* Source data
----

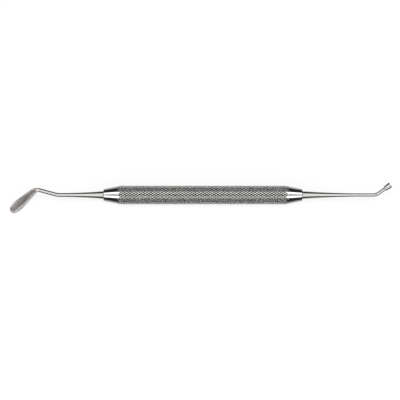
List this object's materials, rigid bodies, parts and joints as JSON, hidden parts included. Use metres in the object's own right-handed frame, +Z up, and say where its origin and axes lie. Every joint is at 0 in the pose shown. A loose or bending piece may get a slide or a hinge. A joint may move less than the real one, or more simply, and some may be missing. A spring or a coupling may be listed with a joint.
{
  "type": "plastic filling instrument",
  "caption": "Double-ended dental hand instrument: diamond-knurled round steel handle with a bent paddle blade at one end and a bent, flared, flat-faced plugger at the other.",
  "frame": {"origin": "centre of the bounding box at the level of the table that the instrument lies on", "axes": "+X along the handle towards the plugger, +Z up, +Y away from the side that the paddle's tip reaches down to"},
  "size_m": [0.165, 0.0118, 0.008],
  "materials": {
    "handle_steel": "polished",
    "tip_steel": "polished"
  },
  "bodies": {
    "root": {"handle": "handle_steel", "paddle_tip": "tip_steel", "plugger_tip": "tip_steel"}
  },
  "joints": []
}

----

* What the exercise asks
Using the data above, repeat every line exactly.

* Exercise solution
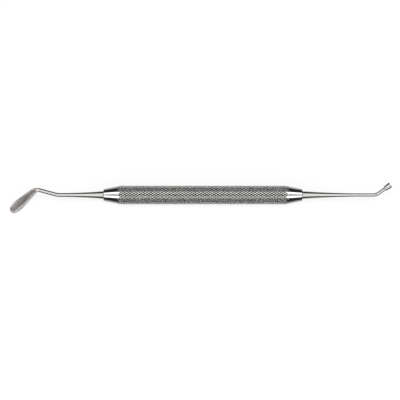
List this object's materials, rigid bodies, parts and joints as JSON, hidden parts included. Use metres in the object's own right-handed frame, +Z up, and say where its origin and axes lie. Every joint is at 0 in the pose shown. A loose or bending piece may get a slide or a hinge. A joint may move less than the real one, or more simply, and some may be missing. A spring or a coupling may be listed with a joint.
{
  "type": "plastic filling instrument",
  "caption": "Double-ended dental hand instrument: diamond-knurled round steel handle with a bent paddle blade at one end and a bent, flared, flat-faced plugger at the other.",
  "frame": {"origin": "centre of the bounding box at the level of the table that the instrument lies on", "axes": "+X along the handle towards the plugger, +Z up, +Y away from the side that the paddle's tip reaches down to"},
  "size_m": [0.165, 0.0118, 0.008],
  "materials": {
    "handle_steel": "polished",
    "tip_steel": "polished"
  },
  "bodies": {
    "root": {"handle": "handle_steel", "paddle_tip": "tip_steel", "plugger_tip": "tip_steel"}
  },
  "joints": []
}